Filter the records below and copy every line containing the word "this".
--- START OF MATERIAL TO PROCESS ---
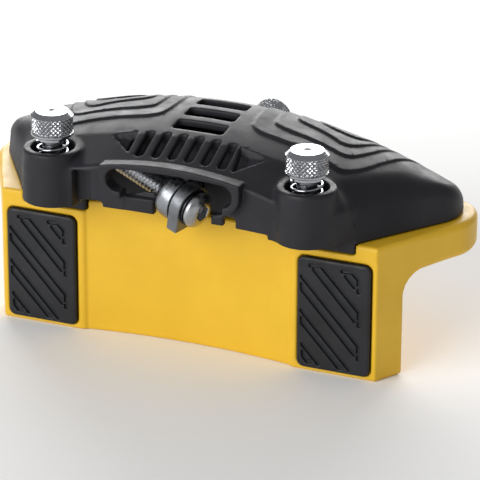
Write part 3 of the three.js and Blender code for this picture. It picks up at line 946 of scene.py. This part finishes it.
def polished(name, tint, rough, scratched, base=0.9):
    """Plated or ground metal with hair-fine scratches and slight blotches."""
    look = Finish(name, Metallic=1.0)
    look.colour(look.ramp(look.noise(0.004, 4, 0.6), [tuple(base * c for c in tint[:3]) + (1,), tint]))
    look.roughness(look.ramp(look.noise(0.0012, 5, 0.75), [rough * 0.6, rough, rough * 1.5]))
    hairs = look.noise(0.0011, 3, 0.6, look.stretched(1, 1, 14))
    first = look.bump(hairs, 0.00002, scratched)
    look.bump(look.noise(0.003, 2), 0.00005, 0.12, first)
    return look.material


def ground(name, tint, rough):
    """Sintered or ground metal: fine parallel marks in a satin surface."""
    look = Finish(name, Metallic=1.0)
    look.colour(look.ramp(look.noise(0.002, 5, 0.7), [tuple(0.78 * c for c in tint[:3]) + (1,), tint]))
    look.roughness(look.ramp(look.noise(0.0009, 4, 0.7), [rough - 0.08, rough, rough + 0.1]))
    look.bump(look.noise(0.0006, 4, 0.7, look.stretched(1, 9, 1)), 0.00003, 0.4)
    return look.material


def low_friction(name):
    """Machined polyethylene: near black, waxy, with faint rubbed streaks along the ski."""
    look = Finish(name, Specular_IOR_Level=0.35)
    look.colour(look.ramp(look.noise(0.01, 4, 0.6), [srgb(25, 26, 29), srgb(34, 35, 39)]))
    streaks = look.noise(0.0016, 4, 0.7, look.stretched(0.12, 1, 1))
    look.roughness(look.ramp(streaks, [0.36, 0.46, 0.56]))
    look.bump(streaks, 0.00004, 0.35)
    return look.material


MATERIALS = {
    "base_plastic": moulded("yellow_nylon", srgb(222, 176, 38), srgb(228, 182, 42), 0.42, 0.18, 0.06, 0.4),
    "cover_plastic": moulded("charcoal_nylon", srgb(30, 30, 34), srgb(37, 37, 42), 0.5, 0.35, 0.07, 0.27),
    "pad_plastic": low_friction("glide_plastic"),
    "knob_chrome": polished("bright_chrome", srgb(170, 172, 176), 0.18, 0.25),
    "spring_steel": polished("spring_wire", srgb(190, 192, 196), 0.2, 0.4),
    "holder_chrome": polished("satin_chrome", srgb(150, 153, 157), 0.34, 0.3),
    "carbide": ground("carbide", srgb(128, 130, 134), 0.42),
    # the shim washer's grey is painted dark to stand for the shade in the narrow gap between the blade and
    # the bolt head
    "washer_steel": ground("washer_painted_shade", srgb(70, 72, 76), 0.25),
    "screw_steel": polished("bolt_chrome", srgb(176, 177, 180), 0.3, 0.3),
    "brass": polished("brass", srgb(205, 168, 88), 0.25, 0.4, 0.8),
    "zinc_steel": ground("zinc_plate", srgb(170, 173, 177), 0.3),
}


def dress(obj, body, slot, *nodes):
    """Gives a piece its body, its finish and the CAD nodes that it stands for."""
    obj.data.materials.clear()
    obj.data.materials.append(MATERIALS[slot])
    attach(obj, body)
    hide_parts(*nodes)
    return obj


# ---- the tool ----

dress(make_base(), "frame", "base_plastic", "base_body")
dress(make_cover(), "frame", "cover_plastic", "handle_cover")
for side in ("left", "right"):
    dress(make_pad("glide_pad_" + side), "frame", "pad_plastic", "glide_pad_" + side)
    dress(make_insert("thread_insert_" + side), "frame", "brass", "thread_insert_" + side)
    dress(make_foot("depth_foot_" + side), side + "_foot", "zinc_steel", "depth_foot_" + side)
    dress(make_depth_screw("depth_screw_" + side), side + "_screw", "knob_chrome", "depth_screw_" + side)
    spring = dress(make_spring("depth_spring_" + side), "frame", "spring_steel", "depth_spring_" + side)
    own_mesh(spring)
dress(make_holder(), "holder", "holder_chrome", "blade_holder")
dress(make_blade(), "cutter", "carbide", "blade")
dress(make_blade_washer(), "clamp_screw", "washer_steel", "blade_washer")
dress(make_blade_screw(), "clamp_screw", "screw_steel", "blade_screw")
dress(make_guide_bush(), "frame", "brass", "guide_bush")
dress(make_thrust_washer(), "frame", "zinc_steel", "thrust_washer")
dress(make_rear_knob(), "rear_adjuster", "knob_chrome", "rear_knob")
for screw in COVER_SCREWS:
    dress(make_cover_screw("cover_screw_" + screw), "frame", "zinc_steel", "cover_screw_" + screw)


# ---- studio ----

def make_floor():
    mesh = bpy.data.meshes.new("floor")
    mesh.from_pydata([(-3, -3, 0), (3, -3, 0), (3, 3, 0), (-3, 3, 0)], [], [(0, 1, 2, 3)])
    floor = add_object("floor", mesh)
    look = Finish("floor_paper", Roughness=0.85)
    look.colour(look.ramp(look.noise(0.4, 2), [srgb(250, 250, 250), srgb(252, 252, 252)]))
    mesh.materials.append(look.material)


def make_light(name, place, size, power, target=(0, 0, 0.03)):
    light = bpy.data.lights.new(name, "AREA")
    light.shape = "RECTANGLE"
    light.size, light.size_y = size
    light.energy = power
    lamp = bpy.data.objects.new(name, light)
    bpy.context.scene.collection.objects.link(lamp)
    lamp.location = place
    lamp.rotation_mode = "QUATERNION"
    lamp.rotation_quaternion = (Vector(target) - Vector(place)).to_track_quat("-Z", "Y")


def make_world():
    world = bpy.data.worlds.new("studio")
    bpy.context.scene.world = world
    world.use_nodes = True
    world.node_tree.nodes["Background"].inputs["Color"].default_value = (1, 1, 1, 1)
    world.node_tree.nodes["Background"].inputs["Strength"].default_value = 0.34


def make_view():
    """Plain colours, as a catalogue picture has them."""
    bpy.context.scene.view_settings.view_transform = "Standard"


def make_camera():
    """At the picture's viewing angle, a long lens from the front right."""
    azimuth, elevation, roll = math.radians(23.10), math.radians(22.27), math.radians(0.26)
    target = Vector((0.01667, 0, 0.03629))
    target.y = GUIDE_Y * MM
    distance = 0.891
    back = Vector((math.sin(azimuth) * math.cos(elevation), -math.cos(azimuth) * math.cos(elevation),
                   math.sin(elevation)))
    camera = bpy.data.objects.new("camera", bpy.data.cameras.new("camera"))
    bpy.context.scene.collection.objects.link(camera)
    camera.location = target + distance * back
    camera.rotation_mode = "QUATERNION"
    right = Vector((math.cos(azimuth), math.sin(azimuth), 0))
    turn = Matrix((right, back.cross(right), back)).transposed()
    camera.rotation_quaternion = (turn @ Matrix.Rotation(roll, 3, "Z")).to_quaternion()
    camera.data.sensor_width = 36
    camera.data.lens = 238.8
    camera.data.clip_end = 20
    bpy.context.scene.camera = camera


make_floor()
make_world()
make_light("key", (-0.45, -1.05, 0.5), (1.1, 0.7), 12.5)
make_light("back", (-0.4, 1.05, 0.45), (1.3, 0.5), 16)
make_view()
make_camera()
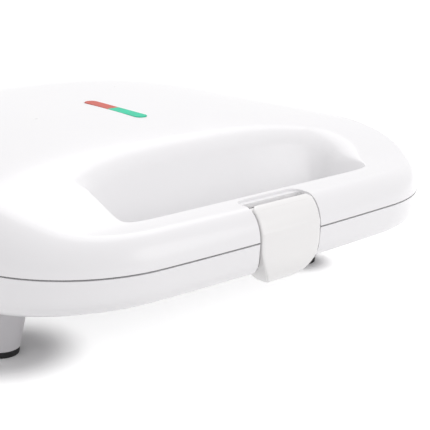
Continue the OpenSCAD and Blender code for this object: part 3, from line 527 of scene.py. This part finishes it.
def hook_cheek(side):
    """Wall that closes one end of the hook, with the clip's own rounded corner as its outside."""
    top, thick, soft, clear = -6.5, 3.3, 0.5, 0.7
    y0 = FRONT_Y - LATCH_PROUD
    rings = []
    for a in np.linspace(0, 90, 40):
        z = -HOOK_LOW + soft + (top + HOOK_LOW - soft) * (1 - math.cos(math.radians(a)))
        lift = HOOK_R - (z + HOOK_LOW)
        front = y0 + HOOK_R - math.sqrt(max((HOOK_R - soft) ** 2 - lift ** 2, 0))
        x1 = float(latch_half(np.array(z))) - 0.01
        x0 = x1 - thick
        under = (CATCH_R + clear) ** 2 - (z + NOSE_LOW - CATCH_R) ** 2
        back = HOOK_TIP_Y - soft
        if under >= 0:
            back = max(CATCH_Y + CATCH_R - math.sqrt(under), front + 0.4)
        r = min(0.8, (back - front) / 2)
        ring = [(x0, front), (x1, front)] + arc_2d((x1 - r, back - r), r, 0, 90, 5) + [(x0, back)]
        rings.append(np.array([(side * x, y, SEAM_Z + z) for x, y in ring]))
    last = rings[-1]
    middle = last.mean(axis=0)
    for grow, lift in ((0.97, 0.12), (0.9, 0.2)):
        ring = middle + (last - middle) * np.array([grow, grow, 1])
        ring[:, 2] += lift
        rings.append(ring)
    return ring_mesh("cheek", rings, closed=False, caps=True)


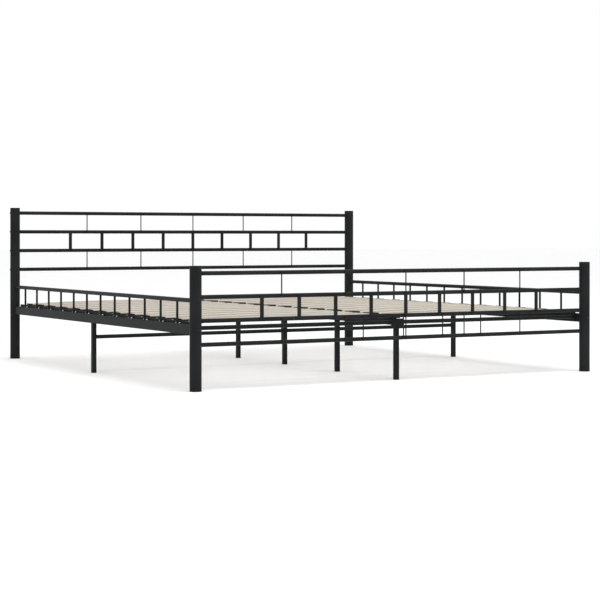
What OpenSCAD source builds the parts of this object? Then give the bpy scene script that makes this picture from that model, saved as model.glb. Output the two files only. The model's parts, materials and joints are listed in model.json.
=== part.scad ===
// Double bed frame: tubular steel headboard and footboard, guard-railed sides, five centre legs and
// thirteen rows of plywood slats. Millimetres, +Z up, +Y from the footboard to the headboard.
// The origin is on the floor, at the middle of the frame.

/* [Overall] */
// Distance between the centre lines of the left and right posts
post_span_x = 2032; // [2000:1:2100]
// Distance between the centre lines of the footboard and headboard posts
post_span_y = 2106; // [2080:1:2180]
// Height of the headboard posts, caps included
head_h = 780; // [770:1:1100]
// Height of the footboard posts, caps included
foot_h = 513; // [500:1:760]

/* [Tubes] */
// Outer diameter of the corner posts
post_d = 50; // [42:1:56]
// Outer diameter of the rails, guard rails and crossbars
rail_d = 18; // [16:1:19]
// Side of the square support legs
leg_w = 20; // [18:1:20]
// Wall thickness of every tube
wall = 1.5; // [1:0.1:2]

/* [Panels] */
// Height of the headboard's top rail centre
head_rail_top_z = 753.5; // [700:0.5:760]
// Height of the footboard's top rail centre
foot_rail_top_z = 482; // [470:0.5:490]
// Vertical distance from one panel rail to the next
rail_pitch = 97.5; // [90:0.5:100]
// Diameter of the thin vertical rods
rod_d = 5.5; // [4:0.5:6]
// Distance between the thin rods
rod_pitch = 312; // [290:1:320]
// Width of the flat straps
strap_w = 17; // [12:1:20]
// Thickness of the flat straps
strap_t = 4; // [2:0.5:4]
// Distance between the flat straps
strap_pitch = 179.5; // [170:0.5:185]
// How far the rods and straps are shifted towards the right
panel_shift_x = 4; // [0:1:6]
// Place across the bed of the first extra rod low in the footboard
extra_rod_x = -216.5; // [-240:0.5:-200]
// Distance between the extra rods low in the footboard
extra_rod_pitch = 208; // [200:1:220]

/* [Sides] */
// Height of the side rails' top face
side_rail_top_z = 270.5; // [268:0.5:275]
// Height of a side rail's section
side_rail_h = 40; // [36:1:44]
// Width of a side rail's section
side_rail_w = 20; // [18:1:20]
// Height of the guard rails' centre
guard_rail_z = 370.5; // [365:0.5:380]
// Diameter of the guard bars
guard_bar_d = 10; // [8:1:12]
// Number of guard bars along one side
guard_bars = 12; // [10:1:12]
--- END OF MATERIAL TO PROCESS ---
* _REPLY_
Write part 3 of the three.js and Blender code for this picture. It picks up at line 946 of scene.py. This part finishes it.
Continue the OpenSCAD and Blender code for this object: part 3, from line 527 of scene.py. This part finishes it.
What OpenSCAD source builds the parts of this object? Then give the bpy scene script that makes this picture from that model, saved as model.glb. Output the two files only. The model's parts, materials and joints are listed in model.json.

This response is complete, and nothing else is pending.